Third, treat reporting as a governed product. If project operations, finance, and executives each define budget and change metrics differently, the ERP will become a source of debate instead of decision support. Establish one enterprise reporting model with clear metric ownership and release control.
Fourth, protect operational continuity during rollout. Construction projects do not pause for implementation. Cutover planning should include dual-run controls where necessary, field support coverage, escalation paths for urgent approvals, and contingency procedures for payroll, procurement, and billing continuity.
What good looks like in a mature construction ERP control environment
A mature environment does not eliminate change or budget pressure. It makes both manageable. Project teams can see current budget, committed cost, pending exposure, approved changes, and forecast movement in one governed workflow. Finance can trust that revisions are auditable and timely. Executives can compare performance across divisions without manual normalization. PMO leaders can identify adoption gaps before they become financial surprises.

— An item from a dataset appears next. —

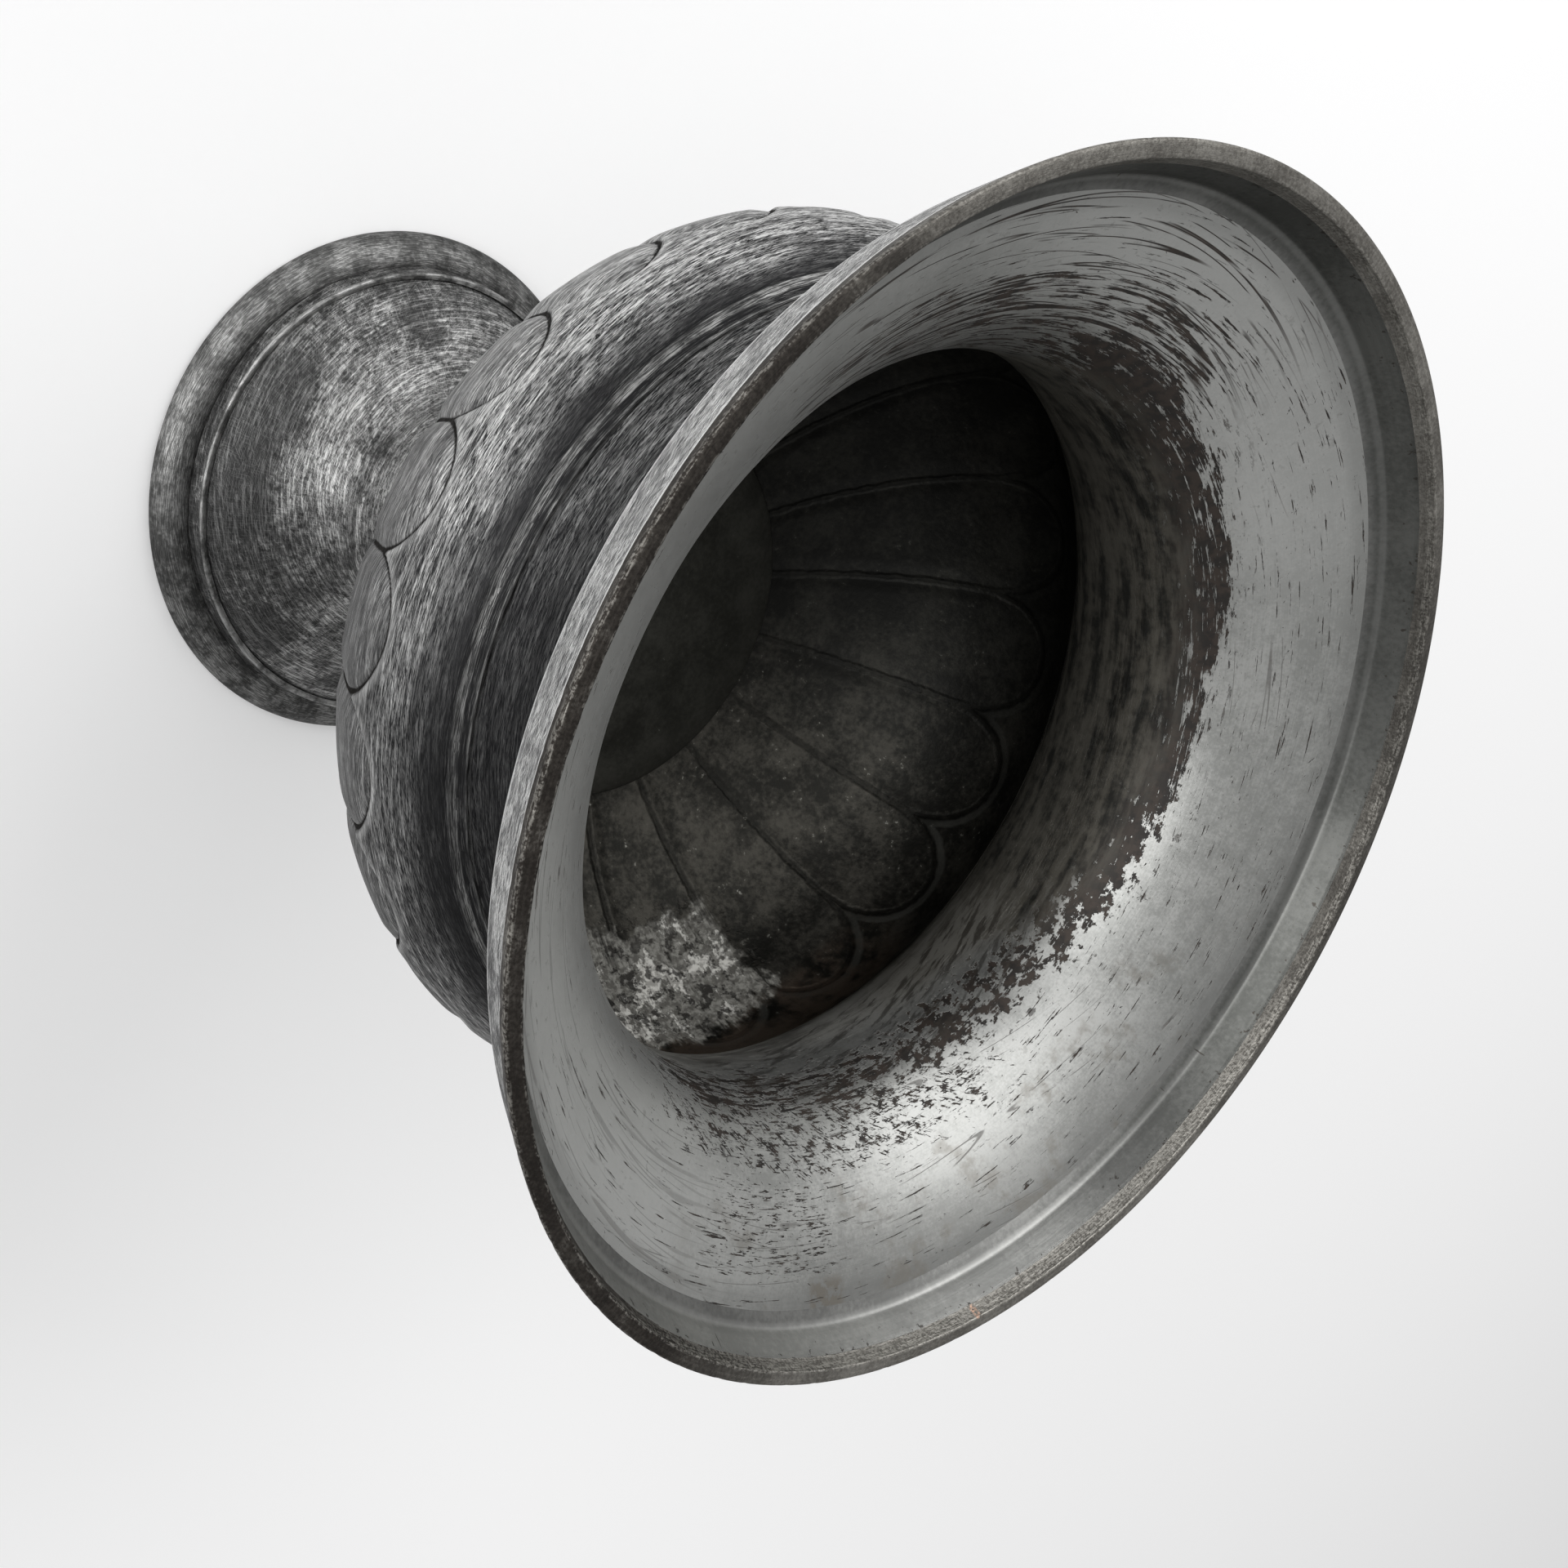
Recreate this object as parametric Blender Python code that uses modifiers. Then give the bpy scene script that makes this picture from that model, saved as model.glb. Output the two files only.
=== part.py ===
"""Communion chalice with a wide trumpet mouth, a round bowl and a hollow trumpet foot.

Metres, +Z up. The origin is the centre of the foot's underside, on the turning axis.
Every profile is given in millimetres as (radius, height) and turned about Z.
"""
import math

import bmesh
import bpy
from mathutils import Vector
from mathutils.geometry import interpolate_bezier

MM = 0.001
COLLECTION = "communion_chalice"
CUTTERS = "cutters"

# Driving dimensions, in millimetres.
HEIGHT = 157.0                # underside of the foot to the top of the lip
MOUTH_RADIUS = 80.0           # outside of the lip
BOWL_RADIUS = 64.0            # outside of the bowl at its widest
BOWL_WIDEST_HEIGHT = 101.0
BOWL_DEPTH = 39.3             # widest ring down to the underside of the bowl
SHOULDER_RISE = 26.8          # the shoulder is part of an ellipse this tall
NECK_RADIUS = 53.1            # outside of the narrowest ring
NECK_HEIGHT = 126.4
SEAM_RADIUS = 57.0            # where the mouth piece meets the bowl
STEM_RADIUS = 20.0
STEM_BORE_RADIUS = 7.5
FOOT_TOP_HEIGHT = 26.0        # the flat top of the foot, which the stem stands on
FOOT_RADIUS = 44.6            # outside of the band round the foot's edge
WALL_MOUTH = 1.8
WALL_BOWL = 2.0
WALL_FOOT = 2.0
GAP = 0.3                     # clearance left between pieces that touch

# Lip and collar.
LIP_WIDTH = 2.4               # the lip's flat top
LIP_HEIGHT = 1.8
LIP_ROUNDING = 0.6
LIP_JOINT_WIDTH = 2.3         # width of the joint between the lip and the collar
COLLAR_BOTTOM = 147.3
COLLAR_LEAN = math.radians(24.3)
COLLAR_FOOT_WIDTH = 1.2       # width of the collar's bottom edge
COLLAR_FOOT_RISE = 0.3        # that edge is a little higher on the inside
COLLAR_RIDGE = (75.4, 150.8)  # inner ridge where the collar turns up from the flare
FLARE_SPACING = 0.4           # radial space between the collar's bottom edge and the flare

# Hoop over the seam. Places along it are measured down the shoulder from the seam.
HOOP_TOP = -1.5
HOOP_BOTTOM = 2.1
HOOP_RIDGES = (-0.85, 1.45)
HOOP_RIDGE_HALF_WIDTH = 0.55
HOOP_PROUD = 0.6
HOOP_RIDGE_PROUD = 0.95

# Disc in the bottom of the bowl.
FLOOR_DISC_RADIUS = 31.4
FLOOR_DISC_TOP = 70.3
FLOOR_DISC_THICKNESS = 1.0
FLOOR_DISC_CROWN = 0.5        # the disc's centre is higher than its edge by this much
FLOOR_DISC_FLAT = 25.4        # radius at which the disc starts to fall away
FLOOR_DISC_FLAT_CROWN = 0.3
FLOOR_DISC_EDGE = 0.6         # rounding of the disc's top edge
FLOOR_DISC_BEVEL = 0.9        # the disc's underside is narrower, to sit in the round bowl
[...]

That is the real value of construction ERP implementation controls. They create a scalable operating discipline that supports modernization program delivery, cloud ERP migration, and connected enterprise operations. For organizations managing thin margins, complex subcontractor ecosystems, and volatile project conditions, this discipline is not administrative overhead. It is a core capability for budget resilience, change order control, and sustainable growth.